*Exercise instructions:* Repeat, exactly, the run of lines that opens with the line containing "neck_hole = rod(0.0060" and closes with the line containing "obj.parent = None", and leave all other lines out.

*Source material:*

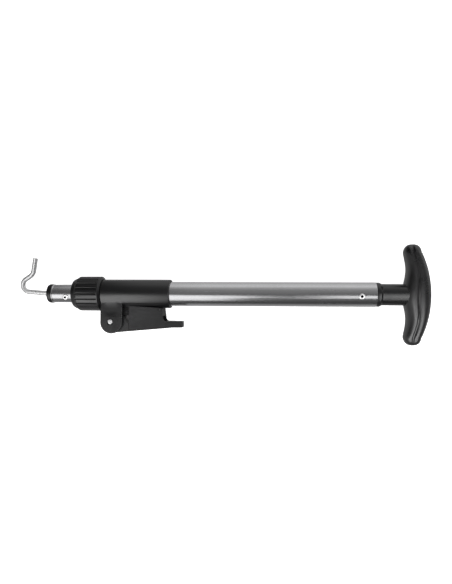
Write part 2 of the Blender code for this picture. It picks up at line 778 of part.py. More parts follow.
def build_grip_mesh(sides=24):
    bm = bmesh.new()
    rings = []
    for y in grip_stations():
        middle, thick, deep = grip_section(y)
        ring = []
        for side in range(sides):
            angle = 2 * math.pi * side / sides
            c, s = math.cos(angle), math.sin(angle)
            square = (abs(c) ** 2.3 + abs(s) ** 2.3) ** (-1 / 2.3)
            ring.append(bm.verts.new((middle + thick * c * square, y, deep * s * square)))
        rings.append(ring)
    for first, second in zip(rings, rings[1:]):
        for side in range(sides):
            after = (side + 1) % sides
            bm.faces.new((first[side], first[after], second[after], second[side]))
    for ring, y in ((rings[0], -GRIP_HALF_SPAN), (rings[-1], GRIP_HALF_SPAN)):
        tip = bm.verts.new((grip_section(y)[0], y, 0))
        for side in range(sides):
            bm.faces.new((ring[side], ring[(side + 1) % sides], tip))
    return bm


def core_shapes(growth):
    """The stem's end and the cross bar inside the grip, enlarged by a growth."""
    stem = rod(STEM_RADIUS + growth, 0.190, CORE_SHOULDER + growth, "X", ROUND_SIDES)
    bar = rod(CORE_BAR_RADIUS + growth, -CORE_BAR_HALF_SPAN - growth, CORE_BAR_HALF_SPAN + growth, "Y", 28)
    return stem, bar


def build_handle(axis):
    plug = OUTER_BORE - GAP
    flange_front = OUTER_REAR + GAP
    profile = [
        (CORE_FRONT, 0),
        (CORE_FRONT, plug - 0.0008),
        (CORE_FRONT + 0.0008, plug),
        (flange_front, plug),
        (flange_front, FLANGE_RADIUS),
        (flange_front + 0.0037, FLANGE_RADIUS),
        (flange_front + 0.0062, STEM_RADIUS),
        (CORE_SHOULDER, STEM_RADIUS),
        (CORE_SHOULDER, 0),
    ]
    core = make_object("handle_core", turned(profile), BODY_PLASTIC, axis)
    bar = core_shapes(0)[1]
    apply_tool(core, make_tool("core_bar", bar, axis, (CORE_BAR_X, 0, 0)), "UNION")
    neck = make_tool("core_neck", rod(0.0060, CORE_SHOULDER - 0.004, CORE_BAR_X, "X"), axis)
    apply_tool(core, neck, "UNION")
    hole = RIVET_SHANK_RADIUS + GAP
    drill(core, REAR_RIVET_X, REAR_RIVET_ANGLE, hole, 0.0078, 0.0150, axis)
    grip = make_object("handle_grip", build_grip_mesh(), GRIP_RUBBER, axis)
    stem, bar = core_shapes(GAP)
    apply_tool(grip, make_tool("grip_stem_hole", stem, axis))
    apply_tool(grip, make_tool("grip_bar_hole", bar, axis, (CORE_BAR_X, 0, 0)))
    neck_hole = rod(0.0060 + GAP, CORE_SHOULDER - 0.004, CORE_BAR_X, "X")
    apply_tool(grip, make_tool("grip_neck_hole", neck_hole, axis))


def main():
    clear_scene()
    axis = make_empty("pole_axis", (MIDDLE_SHIFT, 0, AXIS_HEIGHT))
    build_tubes(axis)
    build_clamp_body(axis)
    build_collar(axis)
    build_lever(axis)
    build_pin(axis)
    build_shoe(axis)
    build_hook(axis)
    build_rivet("front_rivet", FRONT_RIVET_X, FRONT_RIVET_ANGLE, INNER_RADIUS, axis)
    build_rivet("rear_rivet", REAR_RIVET_X, REAR_RIVET_ANGLE, OUTER_RADIUS, axis)
    build_guide(axis)
    build_handle(axis)


main()
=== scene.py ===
"""Looks for the telescopic hook pole: meshes, procedural materials, floor, light and camera."""

import json
import math

import bmesh
import bpy
from mathutils import Matrix, Vector

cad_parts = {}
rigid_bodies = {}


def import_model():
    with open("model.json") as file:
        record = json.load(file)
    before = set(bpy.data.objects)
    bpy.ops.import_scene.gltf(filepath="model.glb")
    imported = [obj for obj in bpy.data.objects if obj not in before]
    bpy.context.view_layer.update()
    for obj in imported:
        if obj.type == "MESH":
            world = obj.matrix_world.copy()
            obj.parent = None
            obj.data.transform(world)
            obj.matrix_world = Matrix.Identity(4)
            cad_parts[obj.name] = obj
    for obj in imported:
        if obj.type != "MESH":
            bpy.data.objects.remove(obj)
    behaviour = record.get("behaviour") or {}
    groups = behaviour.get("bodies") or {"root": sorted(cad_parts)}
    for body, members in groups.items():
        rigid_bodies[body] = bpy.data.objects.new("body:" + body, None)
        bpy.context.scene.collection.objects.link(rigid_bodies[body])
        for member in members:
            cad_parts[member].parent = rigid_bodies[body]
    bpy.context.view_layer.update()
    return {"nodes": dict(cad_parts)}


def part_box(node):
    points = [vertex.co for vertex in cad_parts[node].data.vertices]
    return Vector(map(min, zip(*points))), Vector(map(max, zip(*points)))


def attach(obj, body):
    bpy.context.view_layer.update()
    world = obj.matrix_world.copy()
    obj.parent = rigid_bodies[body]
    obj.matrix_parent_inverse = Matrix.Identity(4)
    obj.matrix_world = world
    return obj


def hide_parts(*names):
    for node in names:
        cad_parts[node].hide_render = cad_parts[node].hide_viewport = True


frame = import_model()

# Clearance between pieces, corners of a full round, and half the length of a drill through the clamp
GAP = 0.0003
ROUND = 144
THROUGH = 0.020

# Tubes
OUTER_RADIUS = 0.0140
OUTER_BORE = 0.0125
OUTER_FRONT = -0.0980
OUTER_REAR = 0.1745
INNER_RADIUS = 0.0105
INNER_BORE = 0.0094
INNER_FRONT = -0.1970
INNER_REAR = 0.1236
LIP_HEIGHT = 0.00025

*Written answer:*
    neck_hole = rod(0.0060 + GAP, CORE_SHOULDER - 0.004, CORE_BAR_X, "X")
    apply_tool(grip, make_tool("grip_neck_hole", neck_hole, axis))


def main():
    clear_scene()
    axis = make_empty("pole_axis", (MIDDLE_SHIFT, 0, AXIS_HEIGHT))
    build_tubes(axis)
    build_clamp_body(axis)
    build_collar(axis)
    build_lever(axis)
    build_pin(axis)
    build_shoe(axis)
    build_hook(axis)
    build_rivet("front_rivet", FRONT_RIVET_X, FRONT_RIVET_ANGLE, INNER_RADIUS, axis)
    build_rivet("rear_rivet", REAR_RIVET_X, REAR_RIVET_ANGLE, OUTER_RADIUS, axis)
    build_guide(axis)
    build_handle(axis)


main()
=== scene.py ===
"""Looks for the telescopic hook pole: meshes, procedural materials, floor, light and camera."""

import json
import math

import bmesh
import bpy
from mathutils import Matrix, Vector

cad_parts = {}
rigid_bodies = {}


def import_model():
    with open("model.json") as file:
        record = json.load(file)
    before = set(bpy.data.objects)
    bpy.ops.import_scene.gltf(filepath="model.glb")
    imported = [obj for obj in bpy.data.objects if obj not in before]
    bpy.context.view_layer.update()
    for obj in imported:
        if obj.type == "MESH":
            world = obj.matrix_world.copy()
            obj.parent = None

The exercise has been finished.